> What to work on
Copy out exactly the lines from the start of the data to the line containing "return anchors.part". Include both.

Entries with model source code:

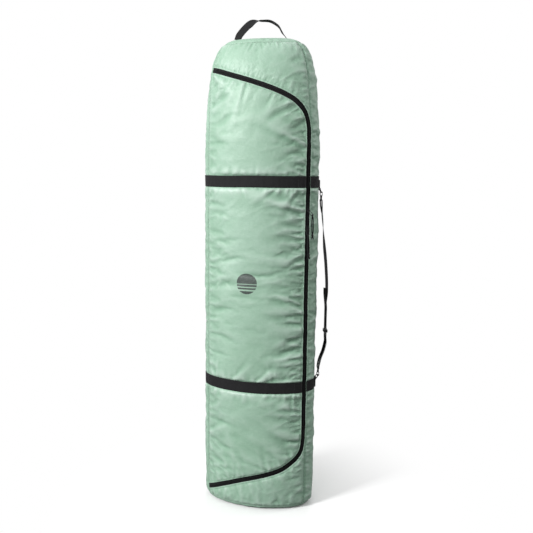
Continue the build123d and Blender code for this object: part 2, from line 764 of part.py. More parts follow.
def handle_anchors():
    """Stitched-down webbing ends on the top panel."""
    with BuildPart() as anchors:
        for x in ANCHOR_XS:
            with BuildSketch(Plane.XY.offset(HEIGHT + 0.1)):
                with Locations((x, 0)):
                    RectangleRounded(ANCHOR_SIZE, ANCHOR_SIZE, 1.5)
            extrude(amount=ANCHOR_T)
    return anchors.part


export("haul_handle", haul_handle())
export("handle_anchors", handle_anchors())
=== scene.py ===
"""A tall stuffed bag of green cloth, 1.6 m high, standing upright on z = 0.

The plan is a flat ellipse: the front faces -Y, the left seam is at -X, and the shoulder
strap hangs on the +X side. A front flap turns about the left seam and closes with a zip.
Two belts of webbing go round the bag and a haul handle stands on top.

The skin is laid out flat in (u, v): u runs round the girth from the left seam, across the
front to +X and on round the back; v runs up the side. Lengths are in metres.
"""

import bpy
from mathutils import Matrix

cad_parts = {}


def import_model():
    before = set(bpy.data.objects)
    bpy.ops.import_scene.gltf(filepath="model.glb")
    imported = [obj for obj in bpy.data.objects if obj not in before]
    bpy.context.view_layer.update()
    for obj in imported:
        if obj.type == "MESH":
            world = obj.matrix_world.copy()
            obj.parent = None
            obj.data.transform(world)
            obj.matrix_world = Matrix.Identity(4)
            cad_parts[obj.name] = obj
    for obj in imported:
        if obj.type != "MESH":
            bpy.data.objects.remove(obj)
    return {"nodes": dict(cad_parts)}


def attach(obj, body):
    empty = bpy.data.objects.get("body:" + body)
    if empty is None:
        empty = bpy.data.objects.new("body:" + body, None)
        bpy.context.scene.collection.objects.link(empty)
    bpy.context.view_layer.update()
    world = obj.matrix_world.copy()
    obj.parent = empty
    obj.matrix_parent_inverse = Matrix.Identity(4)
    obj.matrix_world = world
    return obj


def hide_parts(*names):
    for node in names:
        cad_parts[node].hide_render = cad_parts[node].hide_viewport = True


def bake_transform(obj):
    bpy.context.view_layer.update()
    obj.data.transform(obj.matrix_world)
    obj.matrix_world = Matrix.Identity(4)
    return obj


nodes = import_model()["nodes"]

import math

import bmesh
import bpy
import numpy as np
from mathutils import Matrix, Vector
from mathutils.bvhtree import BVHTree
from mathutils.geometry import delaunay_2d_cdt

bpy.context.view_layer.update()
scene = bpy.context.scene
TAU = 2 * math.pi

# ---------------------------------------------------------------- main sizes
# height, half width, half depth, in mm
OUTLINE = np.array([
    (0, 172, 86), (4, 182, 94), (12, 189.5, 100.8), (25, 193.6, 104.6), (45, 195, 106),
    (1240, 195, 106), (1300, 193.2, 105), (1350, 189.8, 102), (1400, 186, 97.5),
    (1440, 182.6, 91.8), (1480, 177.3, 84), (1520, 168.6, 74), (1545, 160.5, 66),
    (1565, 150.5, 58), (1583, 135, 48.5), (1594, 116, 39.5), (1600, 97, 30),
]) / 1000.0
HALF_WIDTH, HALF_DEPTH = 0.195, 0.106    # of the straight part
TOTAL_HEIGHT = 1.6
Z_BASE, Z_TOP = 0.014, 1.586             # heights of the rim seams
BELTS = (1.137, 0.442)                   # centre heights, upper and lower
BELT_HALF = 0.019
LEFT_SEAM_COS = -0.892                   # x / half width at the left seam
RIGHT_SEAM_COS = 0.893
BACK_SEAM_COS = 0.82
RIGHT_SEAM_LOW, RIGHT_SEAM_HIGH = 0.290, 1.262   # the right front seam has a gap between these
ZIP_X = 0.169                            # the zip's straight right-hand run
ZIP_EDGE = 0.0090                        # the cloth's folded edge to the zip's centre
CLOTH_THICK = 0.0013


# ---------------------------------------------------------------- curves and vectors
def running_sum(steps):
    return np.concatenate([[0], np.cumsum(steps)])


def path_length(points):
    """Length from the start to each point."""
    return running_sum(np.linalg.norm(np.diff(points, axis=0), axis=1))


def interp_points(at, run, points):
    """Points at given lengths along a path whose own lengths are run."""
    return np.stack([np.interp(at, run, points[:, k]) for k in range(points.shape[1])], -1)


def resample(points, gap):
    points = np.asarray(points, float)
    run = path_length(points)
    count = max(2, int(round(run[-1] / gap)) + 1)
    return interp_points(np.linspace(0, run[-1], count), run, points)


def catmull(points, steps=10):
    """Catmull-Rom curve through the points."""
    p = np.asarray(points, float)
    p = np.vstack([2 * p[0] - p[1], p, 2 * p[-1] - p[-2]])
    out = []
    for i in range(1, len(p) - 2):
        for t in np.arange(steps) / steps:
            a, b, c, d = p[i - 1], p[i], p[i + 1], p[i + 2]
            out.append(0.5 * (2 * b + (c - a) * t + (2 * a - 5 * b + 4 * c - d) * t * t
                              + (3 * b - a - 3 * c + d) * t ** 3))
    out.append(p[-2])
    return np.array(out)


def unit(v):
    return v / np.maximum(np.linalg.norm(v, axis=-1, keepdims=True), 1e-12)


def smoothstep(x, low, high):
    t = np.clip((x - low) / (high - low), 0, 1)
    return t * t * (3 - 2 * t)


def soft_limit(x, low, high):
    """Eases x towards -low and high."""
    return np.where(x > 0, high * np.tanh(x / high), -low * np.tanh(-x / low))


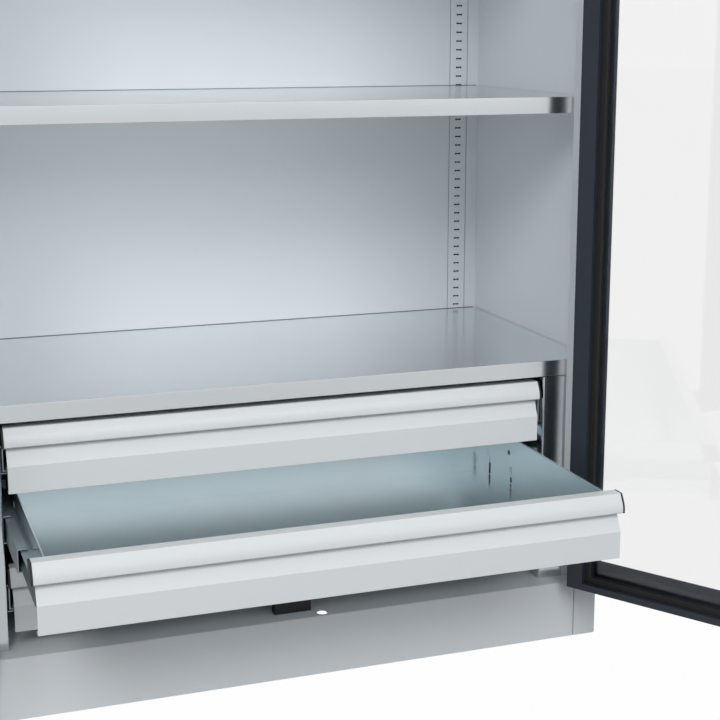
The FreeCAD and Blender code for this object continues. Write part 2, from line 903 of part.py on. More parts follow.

> Task response
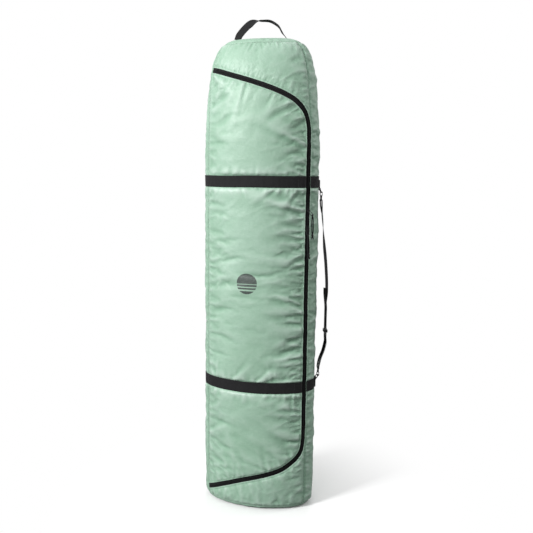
Continue the build123d and Blender code for this object: part 2, from line 764 of part.py. More parts follow.
def handle_anchors():
    """Stitched-down webbing ends on the top panel."""
    with BuildPart() as anchors:
        for x in ANCHOR_XS:
            with BuildSketch(Plane.XY.offset(HEIGHT + 0.1)):
                with Locations((x, 0)):
                    RectangleRounded(ANCHOR_SIZE, ANCHOR_SIZE, 1.5)
            extrude(amount=ANCHOR_T)
    return anchors.part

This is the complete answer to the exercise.